Budget blow

Yousaf’s new tax ‘would raise only £56 million’

Humza Yousaf
Humza Yousaf wants to introduce a 44p income tax band (pic: Terry Murden)

A new income tax band favoured by First Minister Humza Yousaf would raise only £56 million and would act as a further deterrent to investors, say critics.

Mr Yousaf supports a proposal from the Scottish Trades Union Congress (STUC) to introduce a 44p rate on earnings between £75,000 and £125,140 to ease pressure on the Scottish budget.

But analysis by the Fraser of Allander Institute shows it would barely dent the £1 billion black hole in the government’s finances by raising little more than a quarter of the £200 million projected by the STUC.

João Sousa, deputy director of the Institute, said: “Our best estimate is that the STUC proposal would raise £56 million in 2024-25 after accounting for behaviour, and would be paid by around 141,000 people.”

That amounts to 5% of those with any Scottish income tax liability.

The SNP-Green government has introduced five income tax bands and Mr Yousaf has also raised the prospect of a 1% wealth tax on assets, which could include pensions and property.

Business groups regularly warn that higher taxes, particularly in relation to the rest of the UK, are a deterrent when trying to attract senior staff to Scotland.

The Scottish government said it was “ proud to have a progressive income tax system” and added: “Revenue raised through it allows the most extensive social contract in the UK, providing services such as free prescriptions and free access to higher education which are unavailable elsewhere.”

Infrastructure budget shortfall

The Fraser of Allander research coincides with a report from Audit Scotland which says the Scottish government will be unable to deliver all of its £26 billion plans for public sector infrastructure.

The public spending watchdog found that higher costs, increased maintenance needs and reduced budgets would force ministers to reassess public spending priorities

Audit Scotland said ministers will be forced to make difficult decisions on what projects to prioritise, with others having to be paused or even stopped.

Scotland’s Auditor General Stephen Boyle said: “Scottish government spending decisions on infrastructure will affect public services, and ministers need to be transparent about how they are made.”

The Scottish government accepted that efficiencies around managing public sector property would be required.

Deputy First Minister Shona Robison said the Scottish government was “firmly committed to infrastructure investment” as a means of “delivering high-quality public services”.

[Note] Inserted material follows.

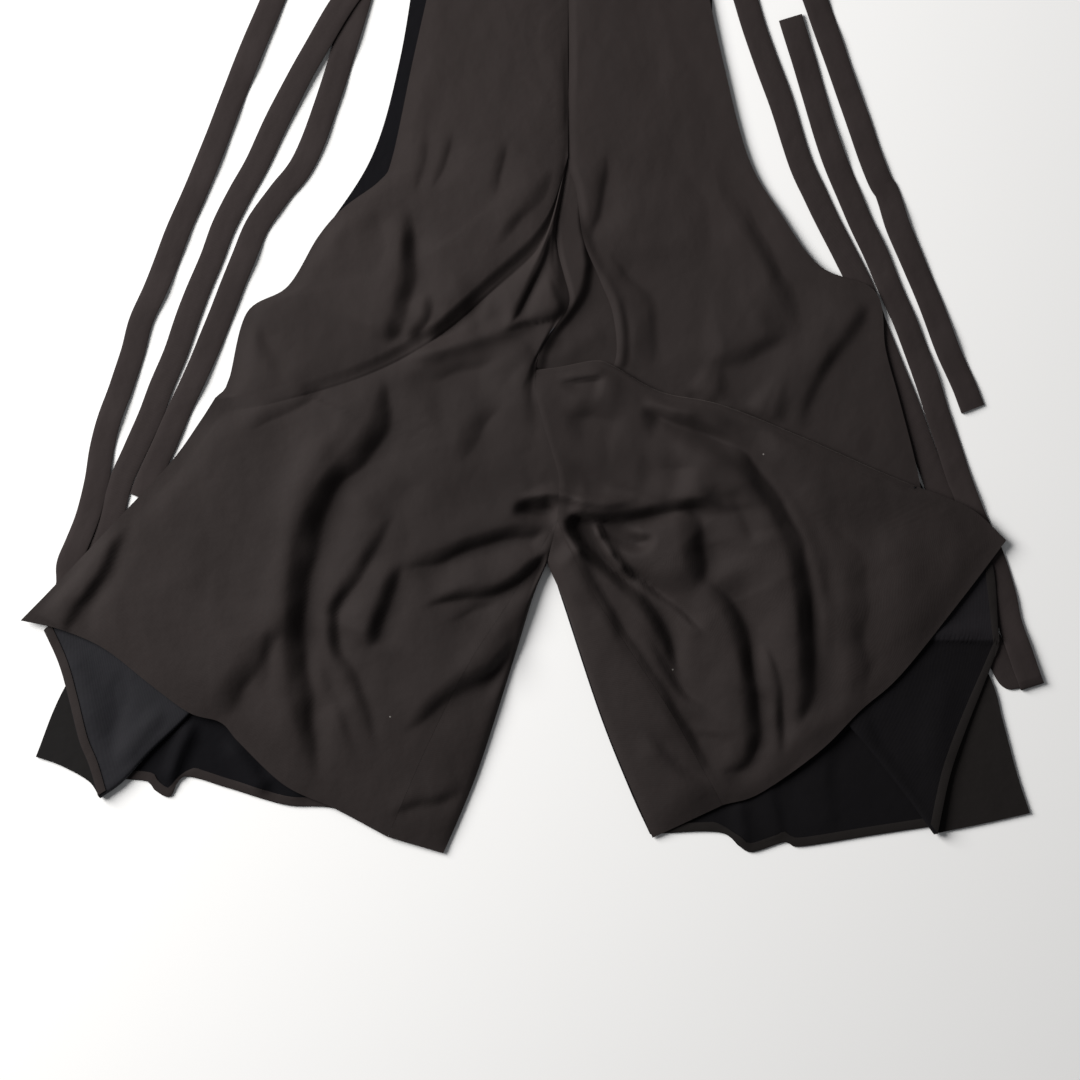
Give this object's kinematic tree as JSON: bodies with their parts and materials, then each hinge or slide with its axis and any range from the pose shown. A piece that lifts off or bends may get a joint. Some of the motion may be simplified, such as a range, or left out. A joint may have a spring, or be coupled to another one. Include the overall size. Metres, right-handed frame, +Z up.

She added: “The challenging economic conditions of the last few years resulting from Brexit and high inflation as well as the real-terms fall in the capital grant allocation from the UK government have led to delays for some infrastructure projects.

“Looking ahead we are having to prioritise projects and programmes so the capital spending available is targeted.

“We have also started work on delivering a more efficient approach to the management of public sector property that will save public funds and enable organisations to step towards a net zero estate.”

Murdo Fraser, business and economic growth spokesman for the Scottish Tories, said the report was a “damning indictment” of SNP finance mishandling.

Labour Economy spokesperson Daniel Johnson said: “Ministers must listen to the warnings in this damning report and come clean with the public about their plans.’

Willie Rennie, economy spokesman for the Scottish Liberal Democrats, said: “By failing to grow the economy, ministers have left less money for investment in critical infrastructure, which in turn only worsens economic performance.”